Many experts talk about increasing the penetration of drip irrigation in agriculture. Even in states like Tamil Nadu, where subsidies make the drips almost free for small farmers, the take-up is not spectacular. Why? Drips need maintenance. Rodents bite the tubes, there could be some debris that blocks the drip, meaning the farmer will have to regularly spend time and effort to check, clean and fix the drips. Why would the farmer incur a cost to save a commodity that is free?
Headlines and experts bemoan the existence of the water mafia. Why is there no water mafia in Singapore? Because Singapore charges a high price for its water and has a pay-and-perform culture at its utilities. Everyone pays a price for their water that is transparent and fair. This allows the Singapore Water Utility to invest in top-notch facilities including a state-of-the-art wastewater recycling plant and a visitor centre to teach children (and adults) the importance of water. All of this ensure that everyone in Singapore always gets clean water at the turn of a tap. There is no room for the Mafia.

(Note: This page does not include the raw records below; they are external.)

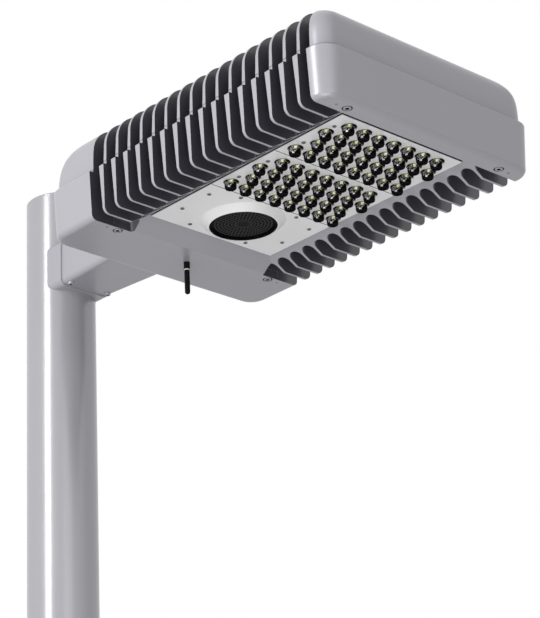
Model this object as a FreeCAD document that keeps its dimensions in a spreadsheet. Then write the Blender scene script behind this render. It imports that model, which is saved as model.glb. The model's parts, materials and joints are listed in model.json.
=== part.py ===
import FreeCAD, Part
import math
import os
import re
import Sketcher

os.makedirs("parts", exist_ok=True)

doc = FreeCAD.newDocument("area_light")
sizes = doc.addObject("Spreadsheet::Sheet", "Sizes")

# Driving dimensions in millimetres, degrees for angles, plain counts for the rest.
# Heights of the luminaire are measured from the face of its lighting panel, upward positive.
# Distances out from the pole are measured from the pole's axis.
DIMENSIONS = {
    "pole_radius": 50.8,
    "pole_wall": 3.2,
    "pole_below_panel": 480,
    "pole_above_panel": 171,
    "pole_cap_top": 3.5,
    "pole_cap_skirt": 22,
    "pole_cap_wall": 2,
    "pole_cap_edge": 2,
    "fit_clearance": 0.3,
    "cable_hole_radius": 9,
    "adaptor_face": 57,
    "adaptor_margin": 2,
    "arm_pole_half_width": 42.5,
    "arm_house_half_width": 51,
    "arm_pole_bottom": 17,
    "arm_house_bottom": 13.5,
    "arm_top": 85,
    "arm_corner": 8,
    "arm_wall": 4,
    "arm_end_wall": 6,
    "arm_gasket_thickness": 2,
    "arm_bolt_radius": 5,
    "arm_bolt_reach": 17,
    "arm_bolt_head": 6.4,
    "arm_bolt_flats": 8,
    "arm_bolt_length": 42,
    "nut_height": 8,
    "backing_half_width": 16,
    "backing_half_height": 32,
    "backing_thickness": 6,
    "lock_screw_out": 67,
    "lock_screw_side": 34,
    "lock_screw_radius": 4.5,
    "lock_screw_head": 3,
    "lock_screw_shank": 2.5,
    "house_rear": 212,
    "house_half_width": 191,
    "house_draft": 3.2,
    "house_bottom": 16,
    "ledge_height": 55,
    "ledge_width": 6.5,
    "ledge_edge": 1.5,
    "bottom_round": 8.5,
    "fin_round": 9.5,
    "plan_round": 30,
    "dome_top": 127,
    "dome_round": 42,
    "dome_rear_round": 62,
    "dome_draft": 1,
    "rear_cap_length": 98,
    "front_cap_length": 32,
    "cap_wall": 4,
    "cap_front_wall": 3.5,
    "window_half_width": 112,
    "rear_void_half_width": 172,
    "rear_void_top": 90,
    "rear_void_depth": 78,
    "roof_void_half_width": 158,
    "roof_void_top": 112,
    "roof_void_depth": 56,
    "cable_way_half_width": 30,
    "cable_way_bottom": 30,
    "cable_way_top": 70,
    "window_bottom": 14,
    "window_top": 88,
    "front_void_half_width": 168,
    "front_void_top": 92,
    "front_void_depth": 17,
    "arm_pad_depth": 4,
    "fin_count": 16,
    "fin_pitch": 25.4,
    "last_gap": 0.8,
    "fin_top_thickness": 9.2,
    "fin_draft": 2.2,
    "fin_foot": 140,
    "slot_end": 121,
    "slot_corner": 7.5,
    "slot_corner_chords": 4,
    "core_half_width": 118,
    "core_wall": 8,
    "core_floor": 12,
    "core_top": 115,
    "core_roof": 6,
    "rib_base_thickness": 6,
    "rib_top_thickness": 3.6,
    "seam_thickness": 1,
    "ramp_start": 5,
    "ramp_end": 27,
    "panel_rear": 29.5,
    "panel_half_width": 108.4,
    "bay_length": 124,
    "panel_proud": 2.5,
    "plate_thickness": 0.8,
    "plate_gap": 0.6,
    "board_thickness": 1.6,
    "board_half_width": 103,
    "board_half_length": 56,
    "board_space": 0.6,
    "lens_pitch": 26.5,
    "row_pitch": 28.2,
    "lens_base_half_width": 11,
    "lens_end_half_width": 8.5,
    "lens_depth": 13,
    "lens_row_long": 8,
    "lens_row_short": 7,
    "aperture_half_size": 3,
    "chip_half_size": 1.7,
    "chip_height": 1.1,
    "speaker_lead": 2.7,
    "speaker_radius": 46.8,
    "speaker_hang": 9,
    "bezel_base_radius": 58.4,
    "bezel_end_radius": 48,
    "bezel_lip_radius": 44,
    "grille_thickness": 1.6,
    "grille_rim_depth": 3.4,
    "grille_rim_width": 3.5,
    "grille_boss_radius": 6,
    "driver_flange_radius": 57,
    "driver_opening": 50,
    "driver_basket_radius": 49,
    "driver_back_radius": 32,
    "driver_depth": 30,
    "driver_wall": 1.6,
    "cone_radius": 43,
    "cone_throat_radius": 14,
    "cone_depth": 16,
    "cone_thickness": 0.9,
    "magnet_radius": 30,
    "magnet_depth": 14,
    "screw_head_half_width": 2.8,
    "screw_head_height": 1.2,
    "side_screw_side": 91,
    "side_screw_spread": 27.5,
    "side_screw_lead": 9.5,
    "end_screw_side": 50.6,
    "end_screw_spread": 52,
    "led_screw_side": 95,
    "led_screw_offset": 9,
    "cap_screw_side": 137,
    "cap_screw_inset": 8,
    "front_screw_inset": 11.5,
    "cap_screw_head_radius": 6.5,
    "cap_screw_head_height": 2.2,
    "cap_screw_recess": 1.8,
    "cap_screw_radius": 3,
    "drain_side": 155.5,
    "drain_radius": 1.6,
    "lug_inner": 92,
    "lug_outer": 149,
    "lug_depth": 16,
    "lug_height": 8,
    "lug_clearance": 1,
    "lug_upright": 4,
    "lug_upright_top": 20,
    "house_screw_side": 102.8,
    "house_screw_radius": 3,
    "house_screw_flats": 4.2,
    "house_screw_head_height": 4,
    "boss_half_width": 8,
    "boss_rise": 24,
    "antenna_side": 6,
    "antenna_out": 278,
    "antenna_sleeve_radius": 4.4,
    "antenna_sleeve_length": 10.5,
    "antenna_ring_length": 2,
    "antenna_whip_radius": 3.8,
    "antenna_length": 48,
    "antenna_stem_radius": 3,
    "antenna_nut_flats": 5,
    "antenna_nut_height": 3,
    "supply_half_width": 35,
    "supply_length": 170,
    "supply_height": 36,
    "amplifier_inner": 30,
    "amplifier_width": 84,
    "amplifier_rear": 235,
    "amplifier_length": 50,
    "amplifier_height": 26,
    "terminal_inner": 36,
    "terminal_width": 62,
    "terminal_rear": 236,
    "terminal_length": 22,
    "terminal_height": 18,
    "surge_width": 48,
    "surge_rear": 264,
    "surge_length": 26,
    "surge_height": 24,
}
for row, (alias, number) in enumerate(DIMENSIONS.items(), start=1):
    sizes.set(f"A{row}", alias)
    sizes.set(f"B{row}", str(number))
    sizes.setAlias(f"B{row}", alias)
doc.recompute()

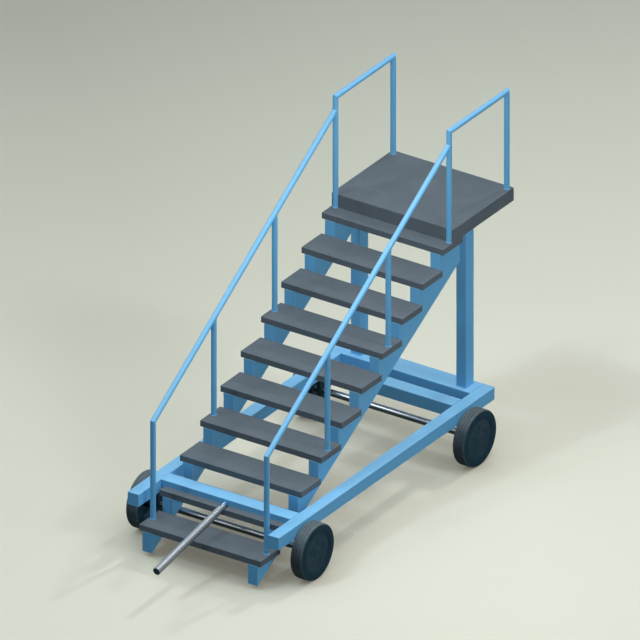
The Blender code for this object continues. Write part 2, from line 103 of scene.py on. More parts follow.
camera = bpy.data.objects.new("camera", bpy.data.cameras.new("camera"))
bpy.context.scene.collection.objects.link(camera)
camera.data.type = "ORTHO"
camera.data.ortho_scale = PICTURE_SIDE / PIXELS_PER_METRE
camera.data.clip_end = CAMERA_REACH
camera.location = target + view_back * CAMERA_DISTANCE
camera.rotation_euler = Matrix((view_right, view_up, view_back)).transposed().to_euler()
bpy.context.scene.camera = camera
print(f"the picture is {camera.data.ortho_scale:.3f} m wide")

# %% [markdown]
# Light
#
# The picture is lit like a studio table. Much of its light is a fill that reaches everywhere,
# from above and a little from the right, so those suns cast no shadow. The rest comes from lamps
# whose soft shadows can be read off the floor: one behind the stairs, one at the front left and
# one at the right. The shadows from the front left are crisp near the ground and very soft far
# from it, so that lamp is a small sun and a wide one. A sun of strength pi lights a white card to
# exactly white, so the shares below are parts of that, and what reaches the floor adds up to
# about one.
#
# The bars near the platform are brighter than those near the floor, so the last part of the fill
# is a lamp that hangs not far above the flight. The bright line along the axles is the mirror
# image of a wide soft light, so one more lamp, the glint, is there for shiny things only.

# %% Lamps and world
FULL_SUN = math.pi
WHITE = (1.00, 1.00, 1.00)
NEUTRAL = (1.00, 0.99, 0.97)
COOL = (0.90, 1.00, 1.06)
SKY = (0.80, 1.00, 1.16)
LAMPS = (
    # name, direction towards the lamp, share, width in degrees, colour, casts a shadow
    ("fill_above", (0.00, 0.00, 1.00), 0.29, 5, NEUTRAL, False),
    ("fill_right", (1.00, 0.00, 0.10), 0.11, 5, COOL, False),
    ("behind", (0.16, 1.00, 1.00), 0.17, 4, NEUTRAL, True),
    ("front_left", (-0.39, -0.57, 1.00), 0.09, 4, SKY, True),
    ("front_left_wide", (-0.39, -0.57, 1.00), 0.10, 18, SKY, True),
    ("right", (1.00, 0.05, 0.70), 0.15, 10, COOL, True),
)
GLINT_TOWARDS = (-0.49, -0.12, 0.86)
GLINT_SHARE = 0.60
GLINT_WIDTH = 66
NEAR_LAMP_PLACE = (1.05, -1.00, 5.00)
NEAR_LAMP_SHARE = 0.19
NEAR_LAMP_RADIUS = 0.5
WORLD_COLOUR = (0.68, 0.96, 1.18, 1)
WORLD_STRENGTH = 0.17
WORLD_SEEN_COLOUR = (0.53, 0.56, 0.52, 1)


def hang_lamp(name, kind, energy, has_shadow):
    """A lamp, and the object that holds it."""
    lamp = bpy.data.lights.new(name, kind)
    lamp.energy = energy
    lamp.use_shadow = has_shadow
    holder = bpy.data.objects.new(name, lamp)
    bpy.context.scene.collection.objects.link(holder)
    return lamp, holder


def hang_sun(name, towards, share, width, colour, has_shadow):
    """A sun in the direction given, with its width in degrees."""
    lamp, holder = hang_lamp(name, "SUN", FULL_SUN * share, has_shadow)
    lamp.angle = math.radians(width)
    lamp.color = colour
    holder.rotation_euler = Vector(towards).to_track_quat("Z", "Y").to_euler()
    return holder


for name, towards, share, width, colour, has_shadow in LAMPS:
    holder = hang_sun(name, towards, share, width, colour, has_shadow)
    # A fill without shadow would shine in bars that lie under other pieces
    holder.visible_glossy = has_shadow
glint = hang_sun("glint", GLINT_TOWARDS, GLINT_SHARE, GLINT_WIDTH, WHITE, False)
glint.visible_diffuse = False
# A point lamp spreads its energy over a sphere. At the origin it is to light as that share of a
# full sun would
near_energy = FULL_SUN * NEAR_LAMP_SHARE * 4 * math.pi * Vector(NEAR_LAMP_PLACE).length_squared
near_lamp, near_holder = hang_lamp("near", "POINT", near_energy, False)
near_lamp.shadow_soft_size = NEAR_LAMP_RADIUS
near_holder.location = NEAR_LAMP_PLACE


def add_node(tree, kind, inputs=None, **settings):
    """A new node. Settings are its own properties. An input is a value or a socket to link from."""
    node = tree.nodes.new(kind)
    for key, value in settings.items():
        setattr(node, key, value)
    for key, value in (inputs or {}).items():
        if isinstance(value, bpy.types.NodeSocket):
            tree.links.new(value, node.inputs[key])
        else:
            node.inputs[key].default_value = value
    return node


def seen_directly(tree):
    """1 for what the camera sees, also in a mirror or through glass, and 0 for bounced light."""
    path = add_node(tree, "ShaderNodeLightPath")
    total = path.outputs["Is Camera Ray"]
    for ray in ("Is Glossy Ray", "Is Transmission Ray"):
        total = add_node(
            tree, "ShaderNodeMath", {0: total, 1: path.outputs[ray]}, operation="MAXIMUM"
        ).outputs["Value"]
    return total


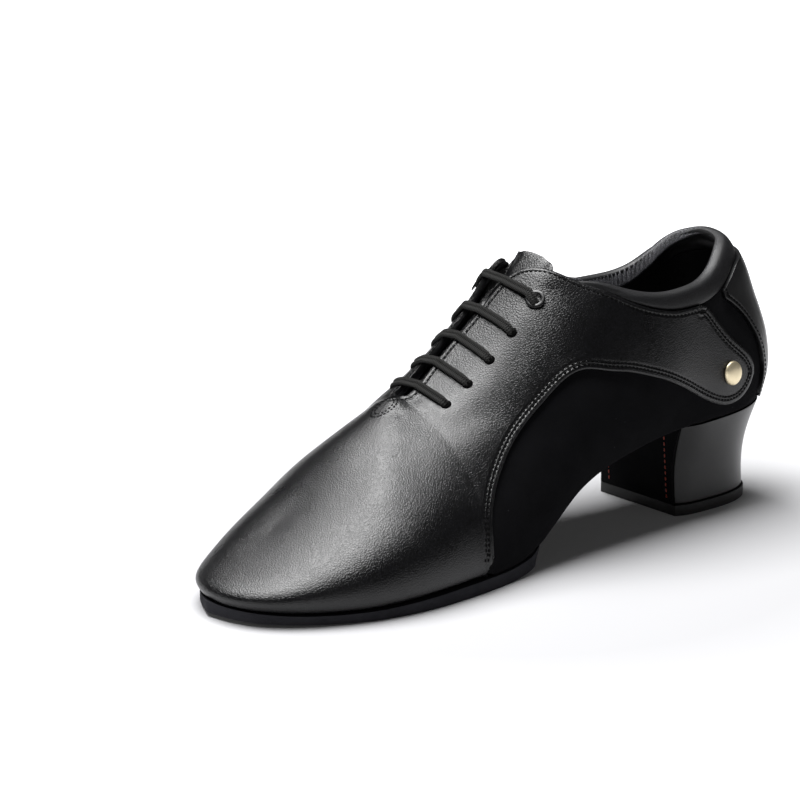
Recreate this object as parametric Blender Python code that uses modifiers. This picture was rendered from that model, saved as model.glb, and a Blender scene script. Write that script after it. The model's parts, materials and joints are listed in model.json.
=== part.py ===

But who will invest in India’s water utilities when the finances look so poor — with little prospect of them improving? Improving water supply and defeating the water mafia means universal metering, a universal water price and a culture that rewards performance at utilities. Only then will leaks be fixed, will sources be strengthened and problems solved.
Thus far, most relief measures have been either compensation to farmers or sinking more borewells to ensure cities get their water. These are short term measures. They will not shift the equilibrium – they will only reinforce status quo.
Let us not waste this crisis. Let us use it to take our first steps into a new equilibrium.